• _WORK TO COMPLETE_
Repeat word for word the opening stretch of the entries, from the first line through the line containing "return holes".

==== PROVIDED ENTRIES

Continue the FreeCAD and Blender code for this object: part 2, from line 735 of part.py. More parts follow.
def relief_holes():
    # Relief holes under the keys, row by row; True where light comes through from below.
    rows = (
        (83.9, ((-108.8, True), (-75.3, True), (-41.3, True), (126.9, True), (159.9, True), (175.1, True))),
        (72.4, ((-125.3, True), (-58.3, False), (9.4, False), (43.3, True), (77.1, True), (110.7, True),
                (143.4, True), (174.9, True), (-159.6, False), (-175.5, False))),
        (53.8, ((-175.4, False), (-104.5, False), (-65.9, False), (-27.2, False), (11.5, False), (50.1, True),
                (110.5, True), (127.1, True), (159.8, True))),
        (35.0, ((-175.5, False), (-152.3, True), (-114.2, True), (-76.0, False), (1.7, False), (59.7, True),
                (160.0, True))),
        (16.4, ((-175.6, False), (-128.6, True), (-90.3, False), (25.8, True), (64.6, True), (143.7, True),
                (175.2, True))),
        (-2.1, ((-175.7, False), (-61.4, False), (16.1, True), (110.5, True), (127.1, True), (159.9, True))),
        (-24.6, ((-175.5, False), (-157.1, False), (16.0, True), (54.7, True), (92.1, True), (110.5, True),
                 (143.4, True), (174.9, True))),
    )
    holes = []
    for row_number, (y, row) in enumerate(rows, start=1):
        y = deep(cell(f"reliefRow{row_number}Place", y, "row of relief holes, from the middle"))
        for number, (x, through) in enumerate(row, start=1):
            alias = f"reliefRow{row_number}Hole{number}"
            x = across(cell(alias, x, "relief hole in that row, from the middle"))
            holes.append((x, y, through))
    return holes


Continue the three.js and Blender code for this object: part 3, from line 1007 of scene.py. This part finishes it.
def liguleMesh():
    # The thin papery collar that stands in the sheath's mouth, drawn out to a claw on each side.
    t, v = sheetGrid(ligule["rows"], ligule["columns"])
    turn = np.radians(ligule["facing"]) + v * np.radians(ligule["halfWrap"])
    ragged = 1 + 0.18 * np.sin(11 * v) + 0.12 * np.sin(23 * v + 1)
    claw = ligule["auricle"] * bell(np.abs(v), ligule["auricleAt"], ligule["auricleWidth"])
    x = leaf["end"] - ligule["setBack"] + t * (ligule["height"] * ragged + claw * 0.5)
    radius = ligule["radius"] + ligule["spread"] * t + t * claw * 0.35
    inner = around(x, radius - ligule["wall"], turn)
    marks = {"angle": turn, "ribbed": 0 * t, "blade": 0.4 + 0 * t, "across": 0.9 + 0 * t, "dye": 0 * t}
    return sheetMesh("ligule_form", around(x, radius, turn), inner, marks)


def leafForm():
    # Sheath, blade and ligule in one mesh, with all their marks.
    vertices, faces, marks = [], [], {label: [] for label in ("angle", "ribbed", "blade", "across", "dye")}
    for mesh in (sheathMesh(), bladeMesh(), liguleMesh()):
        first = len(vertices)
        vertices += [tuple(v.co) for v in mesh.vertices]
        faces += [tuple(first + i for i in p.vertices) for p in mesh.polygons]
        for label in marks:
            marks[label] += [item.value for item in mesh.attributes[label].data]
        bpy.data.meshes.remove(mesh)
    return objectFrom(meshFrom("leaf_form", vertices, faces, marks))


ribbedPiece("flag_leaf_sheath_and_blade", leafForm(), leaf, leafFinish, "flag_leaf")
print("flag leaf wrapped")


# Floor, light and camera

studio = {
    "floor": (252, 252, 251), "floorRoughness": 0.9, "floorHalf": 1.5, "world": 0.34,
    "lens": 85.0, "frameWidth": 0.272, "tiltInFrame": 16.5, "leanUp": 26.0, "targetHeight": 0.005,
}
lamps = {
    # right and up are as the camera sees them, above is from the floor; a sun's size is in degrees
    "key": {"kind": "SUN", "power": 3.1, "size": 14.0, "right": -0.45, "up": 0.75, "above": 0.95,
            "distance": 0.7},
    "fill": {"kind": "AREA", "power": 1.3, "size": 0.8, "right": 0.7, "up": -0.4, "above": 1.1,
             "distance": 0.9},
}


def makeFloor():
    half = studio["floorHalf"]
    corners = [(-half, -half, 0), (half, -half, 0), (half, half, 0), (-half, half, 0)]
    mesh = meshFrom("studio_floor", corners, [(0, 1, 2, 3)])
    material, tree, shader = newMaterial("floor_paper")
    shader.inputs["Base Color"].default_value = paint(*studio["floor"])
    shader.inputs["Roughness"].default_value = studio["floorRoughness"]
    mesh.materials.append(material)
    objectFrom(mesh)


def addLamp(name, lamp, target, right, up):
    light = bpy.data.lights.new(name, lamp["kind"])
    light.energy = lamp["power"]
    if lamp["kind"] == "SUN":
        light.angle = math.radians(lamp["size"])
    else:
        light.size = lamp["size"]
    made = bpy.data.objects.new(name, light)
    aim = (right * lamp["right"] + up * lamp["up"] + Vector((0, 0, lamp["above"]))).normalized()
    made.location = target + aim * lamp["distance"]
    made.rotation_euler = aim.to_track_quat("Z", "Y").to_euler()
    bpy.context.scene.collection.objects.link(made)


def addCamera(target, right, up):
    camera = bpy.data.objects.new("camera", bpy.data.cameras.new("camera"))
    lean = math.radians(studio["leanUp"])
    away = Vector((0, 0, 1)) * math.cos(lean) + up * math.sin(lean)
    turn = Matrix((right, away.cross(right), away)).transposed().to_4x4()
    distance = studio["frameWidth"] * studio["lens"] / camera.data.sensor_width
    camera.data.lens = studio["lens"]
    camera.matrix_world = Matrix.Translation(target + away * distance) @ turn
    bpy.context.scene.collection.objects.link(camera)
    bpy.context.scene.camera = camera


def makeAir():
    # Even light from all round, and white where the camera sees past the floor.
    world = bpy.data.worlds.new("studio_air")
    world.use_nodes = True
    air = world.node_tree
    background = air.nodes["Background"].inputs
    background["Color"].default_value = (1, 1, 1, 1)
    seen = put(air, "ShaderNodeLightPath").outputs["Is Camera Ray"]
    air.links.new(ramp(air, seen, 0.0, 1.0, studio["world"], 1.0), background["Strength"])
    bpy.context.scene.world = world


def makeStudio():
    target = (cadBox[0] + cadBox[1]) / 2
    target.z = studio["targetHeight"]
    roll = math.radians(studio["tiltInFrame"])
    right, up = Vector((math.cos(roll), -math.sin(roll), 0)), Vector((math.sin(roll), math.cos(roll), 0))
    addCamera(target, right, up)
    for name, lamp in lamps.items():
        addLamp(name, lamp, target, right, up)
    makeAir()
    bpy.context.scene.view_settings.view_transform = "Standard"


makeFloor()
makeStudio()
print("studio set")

========

• _RESPONSE BELOW_
Continue the FreeCAD and Blender code for this object: part 2, from line 735 of part.py. More parts follow.
def relief_holes():
    # Relief holes under the keys, row by row; True where light comes through from below.
    rows = (
        (83.9, ((-108.8, True), (-75.3, True), (-41.3, True), (126.9, True), (159.9, True), (175.1, True))),
        (72.4, ((-125.3, True), (-58.3, False), (9.4, False), (43.3, True), (77.1, True), (110.7, True),
                (143.4, True), (174.9, True), (-159.6, False), (-175.5, False))),
        (53.8, ((-175.4, False), (-104.5, False), (-65.9, False), (-27.2, False), (11.5, False), (50.1, True),
                (110.5, True), (127.1, True), (159.8, True))),
        (35.0, ((-175.5, False), (-152.3, True), (-114.2, True), (-76.0, False), (1.7, False), (59.7, True),
                (160.0, True))),
        (16.4, ((-175.6, False), (-128.6, True), (-90.3, False), (25.8, True), (64.6, True), (143.7, True),
                (175.2, True))),
        (-2.1, ((-175.7, False), (-61.4, False), (16.1, True), (110.5, True), (127.1, True), (159.9, True))),
        (-24.6, ((-175.5, False), (-157.1, False), (16.0, True), (54.7, True), (92.1, True), (110.5, True),
                 (143.4, True), (174.9, True))),
    )
    holes = []
    for row_number, (y, row) in enumerate(rows, start=1):
        y = deep(cell(f"reliefRow{row_number}Place", y, "row of relief holes, from the middle"))
        for number, (x, through) in enumerate(row, start=1):
            alias = f"reliefRow{row_number}Hole{number}"
            x = across(cell(alias, x, "relief hole in that row, from the middle"))
            holes.append((x, y, through))
    return holes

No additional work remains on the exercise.